# Asturias de Oviedo



## killerbee256

Salve amici! Quaero auxilium cum Latine transferre Hispanica locutionis. In Hispanica "_Asturias de Oviedo_" = Asturiae Ovetea aut Asturiae Ovetus? Ignoscis me, mea latinus est malus.
_Forgive me if this is to "vulgar," I wanted to practice a little. If it's so bad you can't understand I'll write what I intended in English._


----------



## Agró

I can't see how "Asturias de Oviedo" can have any sense. It'd be like "England of London" (?). Shouldn't it be "Oviedo de Asturias"?

Oviedo's medieval Latin name was _Ovetum_.

_*Ovetum Asturicum*_ would be my try.


----------



## Scholiast

salvete!



killerbee256 said:


> Quaero auxilium cum Latine transferre Hispanica locutionis. In Hispanica "_Asturias de Oviedo_" = Asturiae Ovetea aut Asturiae Ovetus? Ignoscis me, mea latinus est malus.



Will you pardon some corrections from an old schoolmaster?

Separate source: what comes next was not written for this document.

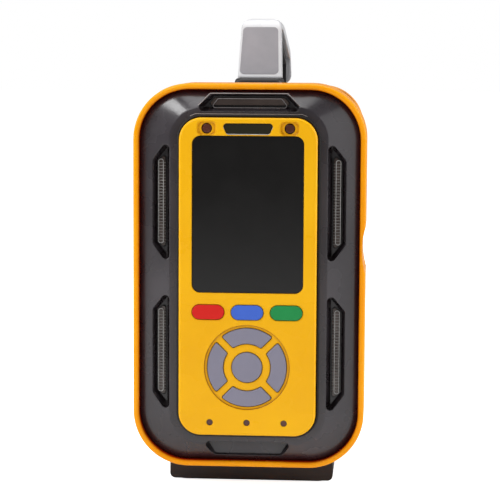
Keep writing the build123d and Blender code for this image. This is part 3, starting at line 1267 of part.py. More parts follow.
for number, (x, z) in enumerate(SENSOR_PLACES, start=1):
    with BuildPart() as sensor:
        rod(SENSOR_RADIUS, SENSOR_FRONT_Y, SENSOR_FRONT_Y + SENSOR_LENGTH, [(x, z)])
        fillet(sensor.faces().filter_by(Axis.Y).edges(), SENSOR_ROUND)
        with BuildSketch(at_y(SENSOR_FRONT_Y)):
            with Locations((x, z)):
                with PolarLocations(SENSOR_PIN_CIRCLE, SENSOR_PIN_COUNT):
                    Circle(SENSOR_PIN_RADIUS)
        extrude(amount=SENSOR_PIN_LENGTH)
    sensor.part.label = f"sensor_{number}"
    export_step(sensor.part, f"parts/sensor_{number}.step")

SENSOR_BOARD_Y = SENSOR_FRONT_Y - SENSOR_BOARD_GAP
with BuildPart() as sensor_board:
    block(
        MANIFOLD_WIDTH,
        MANIFOLD_HEIGHT,
        MANIFOLD_CORNER,
        SENSOR_BOARD_Y - BOARD_THICKNESS,
        SENSOR_BOARD_Y,
        z=MANIFOLD_Z,
    )
    with BuildSketch(at_y(SENSOR_BOARD_Y)):
        with Locations(*SENSOR_PLACES):
            with PolarLocations(SENSOR_PIN_CIRCLE, SENSOR_PIN_COUNT):
                Circle(SENSOR_PIN_RADIUS + THREAD_GAP)
    extrude(amount=BOARD_THICKNESS, mode=Mode.SUBTRACT)
sensor_board.part.label = "sensor_board"
export_step(sensor_board.part, "parts/sensor_board.step")

# Rotary vane pump: cup, rotor and motor on one axis along X
PUMP_IN_Y = PUMP_Y - PUMP_PORT_INSET
PUMP_OUT_Y = PUMP_Y + PUMP_PORT_INSET
PUMP_PORTS = [(NOZZLE_X, PUMP_IN_Y), (NOZZLE_X, PUMP_OUT_Y)]
PUMP_TOP_Z = PUMP_Z + PUMP_HEAD_RADIUS
with BuildPart() as pump_head:
    with BuildSketch(Plane.YZ.offset(PUMP_X)):
        with Locations((PUMP_Y, PUMP_Z)):
            Circle(PUMP_HEAD_RADIUS)
        with Locations((PUMP_Y, PUMP_Z + PUMP_HEAD_RADIUS / 2)):
            Rectangle(2 * PUMP_HEAD_RADIUS, PUMP_HEAD_RADIUS)
    extrude(amount=PUMP_HEAD_LENGTH)
    with BuildSketch(Plane.YZ.offset(PUMP_X)):
        with Locations((PUMP_Y, PUMP_Z + PUMP_OFFSET)):
            Circle(PUMP_CHAMBER_RADIUS)
    extrude(amount=PUMP_CHAMBER_LENGTH, mode=Mode.SUBTRACT)
    root_z = PUMP_TOP_Z - SPIGOT_ROOT
    port_z = PUMP_TOP_Z + SPIGOT_LENGTH
    post(SPIGOT_RADIUS, root_z, port_z, PUMP_PORTS)
    post(SPIGOT_RADIUS / 2, root_z - SPIGOT_ROOT, port_z, PUMP_PORTS, mode=Mode.SUBTRACT)
pump_head.part.label = "pump_head"
export_step(pump_head.part, "parts/pump_head.step")

with BuildPart() as pump_rotor:
    with BuildSketch(Plane.YZ.offset(PUMP_X + ROTOR_GAP)):
        with Locations((PUMP_Y, PUMP_Z)):
            Circle(ROTOR_RADIUS)
            with PolarLocations(ROTOR_RADIUS, VANE_COUNT):
                Rectangle(VANE_DEPTH, VANE_WIDTH, mode=Mode.SUBTRACT)
    extrude(amount=PUMP_CHAMBER_LENGTH - 2 * ROTOR_GAP)
    with BuildSketch(Plane.YZ.offset(PUMP_X + ROTOR_GAP)):
        with Locations((PUMP_Y, PUMP_Z)):
            Circle(SHAFT_RADIUS)
    extrude(amount=-MOTOR_LENGTH / 2)
pump_rotor.part.label = "pump_rotor"
export_step(pump_rotor.part, "parts/pump_rotor.step")

with BuildPart() as pump_motor:
    with BuildSketch(Plane.YZ.offset(PUMP_X)):
        with Locations((PUMP_Y, PUMP_Z)):
            Circle(MOTOR_RADIUS)
    extrude(amount=-MOTOR_LENGTH)
    fillet(pump_motor.faces().sort_by(Axis.X)[0].edges(), MOTOR_ROUND)
    with BuildSketch(Plane.YZ.offset(PUMP_X)):
        with Locations((PUMP_Y, PUMP_Z)):
            Circle(SHAFT_RADIUS + SHAFT_GAP)
    extrude(amount=-MOTOR_LENGTH / 2 - 2 * ROTOR_GAP, mode=Mode.SUBTRACT)
pump_motor.part.label = "pump_motor"
export_step(pump_motor.part, "parts/pump_motor.step")


# Nozzles through the rear cover
def make_nozzle(name, x):
    place = [(x, NOZZLE_Z)]
    seat = COVER_BACK_Y - PANEL_DEPTH
    with BuildPart() as nozzle:
        with BuildSketch(at_y(seat + NOZZLE_HEX_LENGTH)):
            with Locations(*place):
                RegularPolygon(NOZZLE_HEX, 6)
        extrude(amount=NOZZLE_HEX_LENGTH)
        rod(NOZZLE_RADIUS, seat, seat + NOZZLE_HEX_LENGTH + NOZZLE_LENGTH, place)
        chamfer(nozzle.faces().sort_by(Axis.Y)[-1].edges(), NOZZLE_CHAMFER)
        rod(NOZZLE_THREAD, NOZZLE_NUT_Y, seat, place)
        rod(SPIGOT_RADIUS, NOZZLE_SPIGOT_Y, NOZZLE_NUT_Y, place)
        bore_back = seat + NOZZLE_HEX_LENGTH + NOZZLE_LENGTH
        rod(NOZZLE_BORE / 2, NOZZLE_SPIGOT_Y, bore_back, place, mode=Mode.SUBTRACT)
    nozzle.part.label = name
    export_step(nozzle.part, f"parts/{name}.step")


make_nozzle("inlet_nozzle", -NOZZLE_X)
make_nozzle("outlet_nozzle", NOZZLE_X)

# Filter between the inlet nozzle and the gas block
FILTER_BACK_Y = NOZZLE_SPIGOT_Y - FILTER_GAP
FILTER_FRONT_Y = FILTER_BACK_Y - FILTER_LENGTH
with BuildPart() as inlet_filter:
    filter_place = [(-NOZZLE_X, NOZZLE_Z)]
    rod(FILTER_RADIUS, FILTER_FRONT_Y, FILTER_BACK_Y, filter_place)
    chamfer(inlet_filter.faces().filter_by(Axis.Y).edges(), FILTER_CHAMFER)
    rod(SPIGOT_RADIUS, FILTER_FRONT_Y - SPIGOT_LENGTH, FILTER_BACK_Y + SPIGOT_LENGTH, filter_place)
inlet_filter.part.label = "inlet_filter"
export_step(inlet_filter.part, "parts/inlet_filter.step")


# Soft tubes pushed over the spigots
def tube(points, bend):
    """Bored tube along a route of straight runs joined by arcs."""
    with BuildLine():
        route = FilletPolyline(*points, radius=bend)
    with BuildSketch(Plane(origin=route @ 0, z_dir=route % 0)) as section:
        Circle(TUBE_OUTER)
        Circle(TUBE_INNER, mode=Mode.SUBTRACT)
    sweep(section.sketch, path=route)


INLET_DROP_Y = FILTER_FRONT_Y - 2 * TUBE_BEND
with BuildPart() as inlet_tube:
    tube(
        [
            (-NOZZLE_X, FILTER_FRONT_Y - TUBE_END_GAP, NOZZLE_Z),
            (-NOZZLE_X, INLET_DROP_Y, NOZZLE_Z),
            (-NOZZLE_X, INLET_DROP_Y, MANIFOLD_PORT_Z),
            (-NOZZLE_X, MANIFOLD_BACK_Y + TUBE_END_GAP, MANIFOLD_PORT_Z),
        ],
        TUBE_BEND,
    )
    joint_front = FILTER_BACK_Y + TUBE_END_GAP
    joint_back = NOZZLE_NUT_Y - TUBE_END_GAP
    rod(TUBE_OUTER, joint_front, joint_back, [(-NOZZLE_X, NOZZLE_Z)])
    rod(TUBE_INNER, joint_front, joint_back, [(-NOZZLE_X, NOZZLE_Z)], mode=Mode.SUBTRACT)
inlet_tube.part.label = "inlet_tube"
export_step(inlet_tube.part, "parts/inlet_tube.step")

with BuildPart() as pump_tube:
    tube(
        [
            (NOZZLE_X, MANIFOLD_BACK_Y + TUBE_END_GAP, MANIFOLD_PORT_Z),
            (NOZZLE_X, PUMP_IN_Y, MANIFOLD_PORT_Z),
            (NOZZLE_X, PUMP_IN_Y, PUMP_TOP_Z + TUBE_END_GAP),
        ],
        TUBE_BEND,
    )
pump_tube.part.label = "pump_tube"
export_step(pump_tube.part, "parts/pump_tube.step")

with BuildPart() as exhaust_tube:
    tube(
        [
            (NOZZLE_X, PUMP_OUT_Y, PUMP_TOP_Z + TUBE_END_GAP),
            (NOZZLE_X, PUMP_OUT_Y, NOZZLE_Z),
            (NOZZLE_X, NOZZLE_NUT_Y - TUBE_END_GAP, NOZZLE_Z),
        ],
        TUBE_BEND,
    )
exhaust_tube.part.label = "exhaust_tube"
export_step(exhaust_tube.part, "parts/exhaust_tube.step")

# Sockets behind the cover
with BuildPart() as charge_port:
    with BuildSketch(Plane.YZ.offset(BAY_FLOOR_X)):
        with Locations((PORT_Y - PORT_PITCH / 2, PORT_Z)):
            Rectangle(JACK_SIZE, JACK_SIZE)
    extrude(amount=-JACK_LENGTH)
    with BuildSketch(Plane.YZ.offset(BAY_FLOOR_X - BAY_WALL)):
        with Locations((PORT_Y - PORT_PITCH / 2, PORT_Z)):
            Rectangle(JACK_SIZE + 2 * PORT_FLANGE, JACK_SIZE + 2 * PORT_FLANGE)
    extrude(amount=-PORT_FLANGE)
    with BuildSketch(Plane.YZ.offset(BAY_FLOOR_X)):
        with Locations((PORT_Y - PORT_PITCH / 2, PORT_Z)):
            Circle(JACK_BORE)
            Circle(JACK_PIN, mode=Mode.SUBTRACT)
    extrude(amount=-JACK_BORE_DEPTH, mode=Mode.SUBTRACT)
charge_port.part.label = "charge_port"
export_step(charge_port.part, "parts/charge_port.step")

with BuildPart() as data_port:
    with BuildSketch(Plane.YZ.offset(BAY_FLOOR_X)):
        with Locations((PORT_Y + PORT_PITCH / 2, PORT_Z)):
            SlotOverall(SOCKET_WIDTH, SOCKET_HEIGHT)
    extrude(amount=-SOCKET_LENGTH)
    with BuildSketch(Plane.YZ.offset(BAY_FLOOR_X)):
        with Locations((PORT_Y + PORT_PITCH / 2, PORT_Z)):
            SlotOverall(SOCKET_WIDTH - 2 * SOCKET_WALL, SOCKET_HEIGHT - 2 * SOCKET_WALL)
            Rectangle(SOCKET_WIDTH - 2 * TONGUE_MARGIN, TONGUE_THICKNESS, mode=Mode.SUBTRACT)
    extrude(amount=-SOCKET_LENGTH + SOCKET_FLOOR, mode=Mode.SUBTRACT)
    with BuildSketch(Plane.YZ.offset(BAY_FLOOR_X - BAY_WALL)):
        with Locations((PORT_Y + PORT_PITCH / 2, PORT_Z)):
            Rectangle(SOCKET_WIDTH + 2 * PORT_FLANGE, SOCKET_HEIGHT + 2 * PORT_FLANGE)
            SlotOverall(SOCKET_WIDTH, SOCKET_HEIGHT, mode=Mode.SUBTRACT)
    extrude(amount=-PORT_FLANGE)
data_port.part.label = "data_port"
export_step(data_port.part, "parts/data_port.step")

# Hinged cover over the sockets: flat outside, round at the hinge, with a finger tab in front
COVER_HEIGHT = BAY_HEIGHT - 2 * COVER_GAP
COVER_FRONT = BAY_FRONT + COVER_GAP
with BuildPart() as port_cover:
    with BuildSketch(Plane.XY.offset(PORT_Z - COVER_HEIGHT / 2)) as cover_side:
        with Locations((HINGE_X, (COVER_FRONT + HINGE_Y) / 2)):
            Rectangle(COVER_THICKNESS, HINGE_Y - COVER_FRONT)
        with Locations((HINGE_X, HINGE_Y)):
            Circle(COVER_THICKNESS / 2)
    extrude(amount=COVER_HEIGHT)
    fillet(port_cover.edges().filter_by(Axis.X), COVER_ROUND)
    with BuildSketch(Plane.YZ.offset(HINGE_X + COVER_THICKNESS / 2 - TAB_ROOT)):
        with Locations((COVER_FRONT + TAB_LENGTH, PORT_Z)):
            SlotOverall(TAB_HEIGHT, TAB_LENGTH, rotation=90)
    extrude(amount=TAB_ROOT + TAB_PROUD)
    post(
        TRUNNION_RADIUS,
        PORT_Z - COVER_HEIGHT / 2 - TRUNNION_LENGTH,
        PORT_Z + COVER_HEIGHT / 2 + TRUNNION_LENGTH,
        [(HINGE_X, HINGE_Y)],
    )
port_cover.part.label = "port_cover"
export_step(port_cover.part, "parts/port_cover.step")
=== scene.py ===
"""Portable gas detector: materials, light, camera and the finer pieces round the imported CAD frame."""
import json
import math

import bmesh
import bpy
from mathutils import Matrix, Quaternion, Vector

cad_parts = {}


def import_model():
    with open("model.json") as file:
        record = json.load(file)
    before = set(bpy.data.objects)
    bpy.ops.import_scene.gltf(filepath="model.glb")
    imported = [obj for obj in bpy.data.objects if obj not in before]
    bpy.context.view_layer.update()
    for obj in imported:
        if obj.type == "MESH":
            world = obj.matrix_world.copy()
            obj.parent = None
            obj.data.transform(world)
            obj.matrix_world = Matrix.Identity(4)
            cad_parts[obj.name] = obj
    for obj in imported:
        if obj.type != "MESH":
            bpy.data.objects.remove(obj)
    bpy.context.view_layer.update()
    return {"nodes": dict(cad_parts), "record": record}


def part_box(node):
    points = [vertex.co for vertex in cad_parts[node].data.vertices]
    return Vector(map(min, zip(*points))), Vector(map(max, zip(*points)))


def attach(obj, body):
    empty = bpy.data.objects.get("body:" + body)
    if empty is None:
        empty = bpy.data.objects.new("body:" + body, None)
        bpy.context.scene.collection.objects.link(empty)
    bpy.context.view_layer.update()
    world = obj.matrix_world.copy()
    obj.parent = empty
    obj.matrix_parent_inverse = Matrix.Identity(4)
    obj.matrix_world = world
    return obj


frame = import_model()
nodes = frame["nodes"]

MM = 0.001
FRONT = Vector((0, 1, 0))

# Soft edge of each kind of moulding
EDGE_RADIUS = 0.35 * MM
SHELL_EDGE = 0.8 * MM
FACE_EDGE = 0.9 * MM
HANDLE_EDGE = 1.6 * MM

# Side lenses: raised ribs across, lighter grey as a painted highlight on their crests, and a bright
# rail round them, a painted highlight line
RIB_PITCH = 1.4 * MM
RIB_RADIUS = 0.26 * MM
RIB_PAST_INNER = 0.2 * MM
RIB_PAST_OUTER = 0.1 * MM
RAIL_RADIUS = 0.15 * MM
RAIL_PROUD = 0.3 * MM
RAIL_PAST_ENDS = 0.8 * MM
RAIL_OUTER_SHARE = 0.03
RAIL_INNER_SHARE = 0.70
RAIL_CORNER_SHARE = 0.45
LENS_FACE_DEPTH = 0.05 * MM
LENS_EDGE_BAND = 0.6 * MM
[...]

_quaero auxilium  cum Latine transferre  Hispanica  locutionis ... ignoscis me mea latinus est malus
_
Better:

_quaero auxilium ad nomen quoddam e lingua Hispanicα latine reddendum. ignoscite mihi, precor, quod scientia mea linguae latinae desit.
_
Σ


----------



## killerbee256

Agró said:


> I can't see how "Asturias de Oviedo" can have any sense. It'd be like "England of London" (?). Shouldn't it be "Oviedo de Asturias"?
> 
> Oviedo's medieval Latin name was _Ovetum_.
> 
> _*Ovetum Asturicum*_ would be my try.


I'm trying to translate place names for a video game named crusader Kings 2, here is a screenshot someone else took. What the game means by _Asturias de Oviedo_ is "the area of Asturias that contains Oviedo. I knew Oviedo in latin is Ovetum, but I was trying to decline it in the genitive. But as should be apparent I could not write good latin to save my life.
Thank you Scholiast, I love latin but I'm very very bad at it, I was trying to use my knowledge of Spanish and Portuguese to help, hence my word order & vocabulary choices.


----------



## Quiviscumque

Agró said:


> I can't see how "Asturias de Oviedo" can have any sense. It'd be like "England of London" (?). Shouldn't it be "Oviedo de Asturias"?
> 
> Oviedo's medieval Latin name was _Ovetum_.
> 
> _*Ovetum Asturicum*_ would be my try.


Asturias de Santillana - Wikipedia, la enciclopedia libre


----------



## Agró

Arrea. No tenía ni idea. Ahora tiene sentido A. de Oviedo.
Ego me _disculpo _in nomine patris...

_*Asturia Oveti*_, entonces, supongo.


----------



## Quiviscumque

Agró said:


> Arrea. No tenía ni idea. Ahora tiene sentido A. de Oviedo.
> Ego me _disculpo _in nomine patris...
> 
> _*Asturia Oveti*_, entonces, supongo.



Dice un romance viejo del Cid:

_Villanos mátente, rey,
villanos, que no fidalgos;
de las Asturias de Oviedo,
que no sean castellanos;
..._


----------